Friday, June 12, 2009

CNU-What We're Talking About is a Vision for High Speed Rail in America

This session was devoted to discussing the exciting initiative of President Obama to include high-speed rail in the stimulus and in the federal transportation reauthorization bill. Chris Leinberger, President of LOCUS Responsible Real Estate Developers and Investors, and Howard Learner, Executive Director of the Environmental Law and Policy Center, were the most interesting speakers.

The session began by watching President Obama announce his high-speed rail initiative. Watch it yourself.

Howard Learner, Executive Director of Environmental Law and Policy Center, then spoke:
$8 b for high-speed in stimulus
$1.3 for Amtrak in stimulus
$5 b for next 5 years
The Obama administration is opening up the transportation reauthorization bill to include significant investment in high-speed rail.

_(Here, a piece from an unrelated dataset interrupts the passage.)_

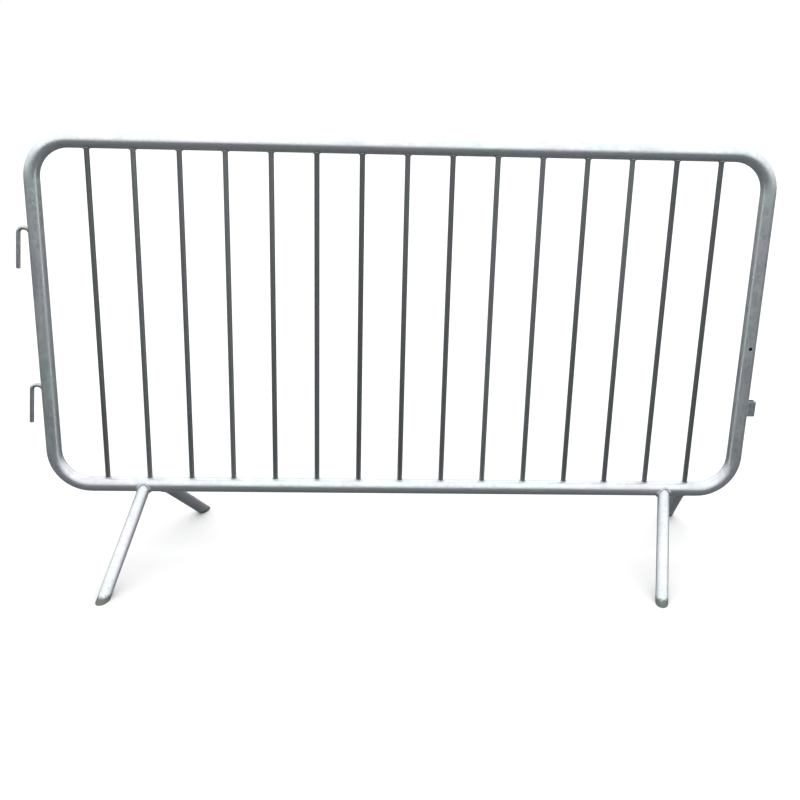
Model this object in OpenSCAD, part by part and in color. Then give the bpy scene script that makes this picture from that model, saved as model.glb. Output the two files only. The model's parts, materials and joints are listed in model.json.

Midwest High-Speed Rail Network
Planned for last ten years
Downtown-to-downtown: pulling jobs and people into center cities
Powerful counteraction to sprawl
Very good for pollution reduction

But to work:

Have to modernize train stations
Can and should be community centers.
Can and should be commercial centers.
Cannot be just nice places to transfer
The stations should be magnets to change land use patterns.
They must become destinations in and of themselves.

The trains must be not just fast, but nice, comfortable, and convenient.
Current trains equivalent to a third world country.
Amtrak has been starved for funds.
The trains must be time competitive and less hassle than alternatives.
The experience must be one that people say to themselves they like.

The equation to get people on trains is pricing, convenience, speed, nice and pleasant with stations that are centers and destinations.

The Midwest Rail Network will link midsized cities, not just the major cities. High speed rail “hard wires” mid sized cities into the region.

Next up was Chris Leinberger -The economics and functionality of high-speed rail.

Premise-high speed rail is the most important infrastructure investment in this century. If do not make it now, the US is destined to be the new Russia.

Four points:
1. Differentiate high-speed rail from air system. We are a metropolitan nation that we’ve linked with air. At $100 per barrel of oil, airlines do not work under 500 miles. Two long distance systems are needed: air travel for 500-3000 miles; high-speed rail for distances of 50-500 miles.


2. Must avoid airport problems-the LULU’s. Most of the growth in a region goes to the “favored quarter.” Airports for most part are in the non-favored quarter of a region because the affluent and rich do not want airports over their head. In spite of massive public investment in airports, they have resulted in very little economic development around them-a few warehouses, but little else. Airports are places where airlines park their planes and you park your car. Must learn from mistakes of airports and not make the same ones with rail stations.

3. Number one reason is to move bodies; a close second is to catalyze place development. A key issue of which is connectivity. May have to build new stations and we must avoid the isolation of the stations away from the city centers. Berlin’s Bahnhoffe is an example of a new train station no one -can walk to. You can see it, but can’t get to it. A station must be integrated into the urban fabric. As we become more a more knowledge-based economy with knowledge-based workers, the residual industrial era symbolized by trains is very valued. Like most rivers to which cities turned their backs to in the 19th and early 20th centuries, but then "discovered, trains and train tracks are an actual amenity. If you go to Lodo in Denver, the most expensive condos in Denver are up against the tracks where 40 coal trains per day each 2 ½ miles long run. Being in proximity to residual industrial fabric an attraction. There will be more than one station in a region.

4. Placemaking-need to designate between 100-300 acres around the stations as walkable urban places. Need a special overlay to create the density to allow them. Management of these places created is critical. Must be 24/7 year after year. There should be something equivalent to a Business Improvement District (BID) to manage them. The asset must be managed. The BID team should be involved in the design of the stations.